Their plans pale in comparison to presidential hopeful and independent Vermont Sen. Bernie Sanders' $16 trillion climate change plan.

Buttigieg's plan, which increases federal clean energy research and development by billions of dollars, is short on information about how the government will pay for it.

"We'll nearly quadruple R&D investments in advanced wind and solar, battery storage, and carbon capture to $25 billion a year -- more than the Manhattan Project," Buttigieg wrote in an op-ed on CNN's website published the same day he unveiled his plan.

His proposal does include working to eliminate tax subsidies for fossil fuel industries and raising royalty rates on public lands being used for fossil fuel production.
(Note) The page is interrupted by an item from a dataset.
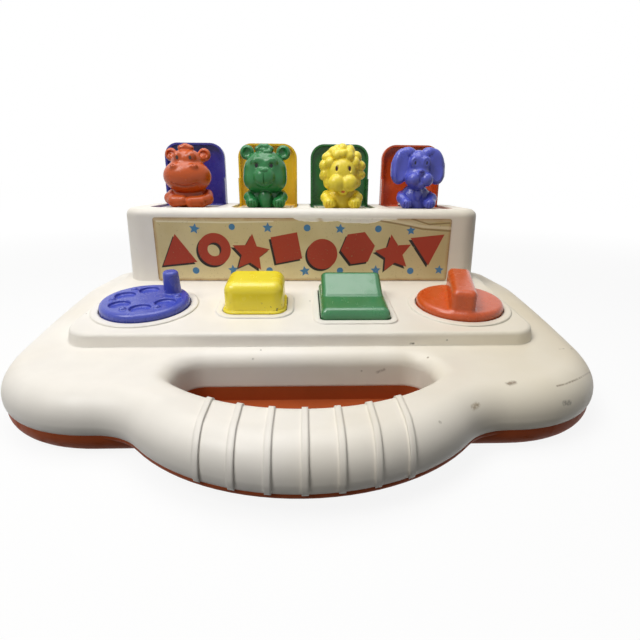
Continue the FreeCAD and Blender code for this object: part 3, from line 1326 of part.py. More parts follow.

The campaign said the U.S. spends more than $26 billion annually the fossil fuel industry to "artificially boost polluting sources of energy," citing data from the Natural Resources Defense Council, a non-profit environmental advocacy organization.

Other facets of Buttigieg's plan include:

  • Requiring zero emissions for all new passenger vehicles by 2035
  • Transitioning all new trucks, buses, ships and planes to net-zero emissions by 2040 and all industrial, manufacturing and agriculture by 2050
  • Charging an economy-wide price on carbon and "rebate the revenue back to Americans"
  • Developing tax incentives for energy efficiency, including in residential homes
  • Developing a thriving carbon removal industry

"For too long Washington has chosen denial and obstruction as we're faced with the imminent catastrophic effects of climate change," Buttigieg said in a statement along with the plan's release. "But the timeline that compels us to act isn't set by Congress — it's being dictated by science. Climate change impacts not only our coasts, but also farmers, small businesses, homes, and communities across our country."

The Buttigieg campaign's white paper on climate can be read here.

FOX Business' inquiries to the campaign were not returned at the time of publication.